Extract all lines in the data that contain the word "axes".

- [INPUT DATA]:
_____
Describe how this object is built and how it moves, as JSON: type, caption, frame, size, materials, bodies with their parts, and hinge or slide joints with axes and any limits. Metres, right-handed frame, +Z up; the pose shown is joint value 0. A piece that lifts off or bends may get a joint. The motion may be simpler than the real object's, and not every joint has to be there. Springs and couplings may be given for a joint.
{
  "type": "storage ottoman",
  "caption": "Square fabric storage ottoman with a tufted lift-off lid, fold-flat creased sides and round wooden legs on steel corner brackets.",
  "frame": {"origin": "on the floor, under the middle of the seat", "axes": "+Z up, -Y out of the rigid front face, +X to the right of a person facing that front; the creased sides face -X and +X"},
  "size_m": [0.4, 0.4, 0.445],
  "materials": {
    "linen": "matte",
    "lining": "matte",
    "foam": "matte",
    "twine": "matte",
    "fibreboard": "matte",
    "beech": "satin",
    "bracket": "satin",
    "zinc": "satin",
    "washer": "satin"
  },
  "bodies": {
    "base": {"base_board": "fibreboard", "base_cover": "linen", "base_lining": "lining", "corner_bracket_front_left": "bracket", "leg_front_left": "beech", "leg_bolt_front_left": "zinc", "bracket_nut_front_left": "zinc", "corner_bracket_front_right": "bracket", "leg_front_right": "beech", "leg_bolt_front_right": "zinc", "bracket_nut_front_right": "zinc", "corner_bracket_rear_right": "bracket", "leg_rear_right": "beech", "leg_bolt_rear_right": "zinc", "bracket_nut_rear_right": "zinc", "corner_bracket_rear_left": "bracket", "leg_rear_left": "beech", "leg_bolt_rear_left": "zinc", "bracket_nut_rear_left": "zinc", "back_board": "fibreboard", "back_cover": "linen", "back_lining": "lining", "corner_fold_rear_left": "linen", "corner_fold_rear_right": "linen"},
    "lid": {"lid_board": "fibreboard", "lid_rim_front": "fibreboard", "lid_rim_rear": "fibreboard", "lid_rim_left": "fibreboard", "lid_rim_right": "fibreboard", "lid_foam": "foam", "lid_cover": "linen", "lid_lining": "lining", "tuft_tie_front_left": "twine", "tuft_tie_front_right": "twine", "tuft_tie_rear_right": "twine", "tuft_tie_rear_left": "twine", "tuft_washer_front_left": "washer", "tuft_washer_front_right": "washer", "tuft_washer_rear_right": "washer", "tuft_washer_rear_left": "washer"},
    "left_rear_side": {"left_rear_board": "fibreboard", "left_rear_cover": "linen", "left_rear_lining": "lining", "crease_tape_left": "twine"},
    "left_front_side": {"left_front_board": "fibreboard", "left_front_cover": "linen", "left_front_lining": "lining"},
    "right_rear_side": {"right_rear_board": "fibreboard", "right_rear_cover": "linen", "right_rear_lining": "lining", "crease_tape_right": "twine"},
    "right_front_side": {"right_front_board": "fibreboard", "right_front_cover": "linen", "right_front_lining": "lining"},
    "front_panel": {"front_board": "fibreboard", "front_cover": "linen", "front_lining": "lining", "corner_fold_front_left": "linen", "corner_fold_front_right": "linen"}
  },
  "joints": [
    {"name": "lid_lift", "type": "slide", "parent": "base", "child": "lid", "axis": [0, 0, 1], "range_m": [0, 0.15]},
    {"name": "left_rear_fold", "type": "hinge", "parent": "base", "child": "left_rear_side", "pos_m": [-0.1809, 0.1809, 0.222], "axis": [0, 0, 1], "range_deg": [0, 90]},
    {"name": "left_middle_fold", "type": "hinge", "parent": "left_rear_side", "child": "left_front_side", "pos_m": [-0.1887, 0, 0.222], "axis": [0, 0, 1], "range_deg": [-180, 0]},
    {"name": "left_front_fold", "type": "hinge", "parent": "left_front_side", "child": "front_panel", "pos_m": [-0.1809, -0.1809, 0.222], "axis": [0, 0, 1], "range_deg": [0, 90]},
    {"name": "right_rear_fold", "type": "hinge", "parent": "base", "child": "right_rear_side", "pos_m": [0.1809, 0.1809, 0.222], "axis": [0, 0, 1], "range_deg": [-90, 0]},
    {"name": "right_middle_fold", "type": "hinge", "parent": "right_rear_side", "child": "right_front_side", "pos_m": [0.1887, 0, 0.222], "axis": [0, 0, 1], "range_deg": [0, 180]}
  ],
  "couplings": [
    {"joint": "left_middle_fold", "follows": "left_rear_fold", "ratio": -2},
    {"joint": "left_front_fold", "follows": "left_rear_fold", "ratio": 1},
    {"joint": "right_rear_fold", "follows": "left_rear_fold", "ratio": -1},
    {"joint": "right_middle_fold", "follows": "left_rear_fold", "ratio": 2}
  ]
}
_____
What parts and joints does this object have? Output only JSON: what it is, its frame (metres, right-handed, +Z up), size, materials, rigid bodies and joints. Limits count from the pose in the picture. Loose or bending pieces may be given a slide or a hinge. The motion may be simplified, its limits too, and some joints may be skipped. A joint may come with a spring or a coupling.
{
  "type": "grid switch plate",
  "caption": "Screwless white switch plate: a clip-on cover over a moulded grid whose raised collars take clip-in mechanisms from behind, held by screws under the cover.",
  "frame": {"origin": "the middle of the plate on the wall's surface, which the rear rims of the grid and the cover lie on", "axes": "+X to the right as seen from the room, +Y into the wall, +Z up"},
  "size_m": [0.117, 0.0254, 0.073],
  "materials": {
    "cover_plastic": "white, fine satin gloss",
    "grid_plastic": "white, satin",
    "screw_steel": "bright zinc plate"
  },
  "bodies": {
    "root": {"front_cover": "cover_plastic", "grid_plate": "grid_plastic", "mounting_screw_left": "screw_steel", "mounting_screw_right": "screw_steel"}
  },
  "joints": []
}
_____
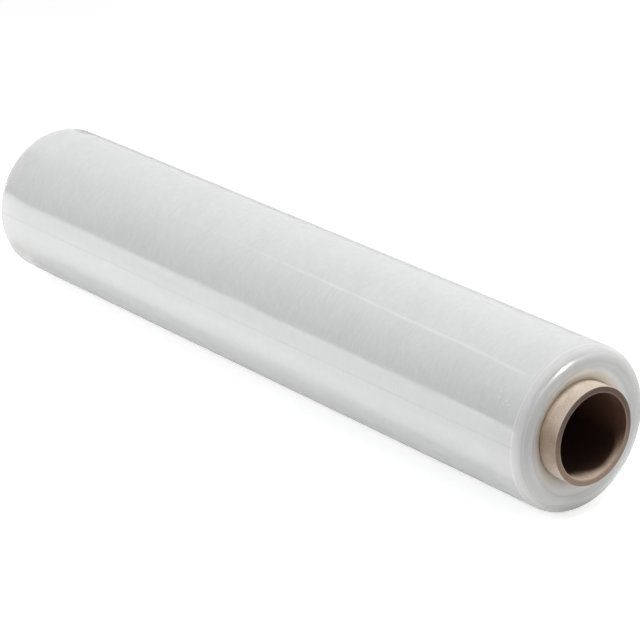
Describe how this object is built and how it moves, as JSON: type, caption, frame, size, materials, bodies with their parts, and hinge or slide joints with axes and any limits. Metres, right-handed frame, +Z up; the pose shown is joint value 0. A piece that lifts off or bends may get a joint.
_____
- [THE RESULT]:
Describe how this object is built and how it moves, as JSON: type, caption, frame, size, materials, bodies with their parts, and hinge or slide joints with axes and any limits. Metres, right-handed frame, +Z up; the pose shown is joint value 0. A piece that lifts off or bends may get a joint. The motion may be simpler than the real object's, and not every joint has to be there. Springs and couplings may be given for a joint.
  "frame": {"origin": "on the floor, under the middle of the seat", "axes": "+Z up, -Y out of the rigid front face, +X to the right of a person facing that front; the creased sides face -X and +X"},
  "frame": {"origin": "the middle of the plate on the wall's surface, which the rear rims of the grid and the cover lie on", "axes": "+X to the right as seen from the room, +Y into the wall, +Z up"},
Describe how this object is built and how it moves, as JSON: type, caption, frame, size, materials, bodies with their parts, and hinge or slide joints with axes and any limits. Metres, right-handed frame, +Z up; the pose shown is joint value 0. A piece that lifts off or bends may get a joint.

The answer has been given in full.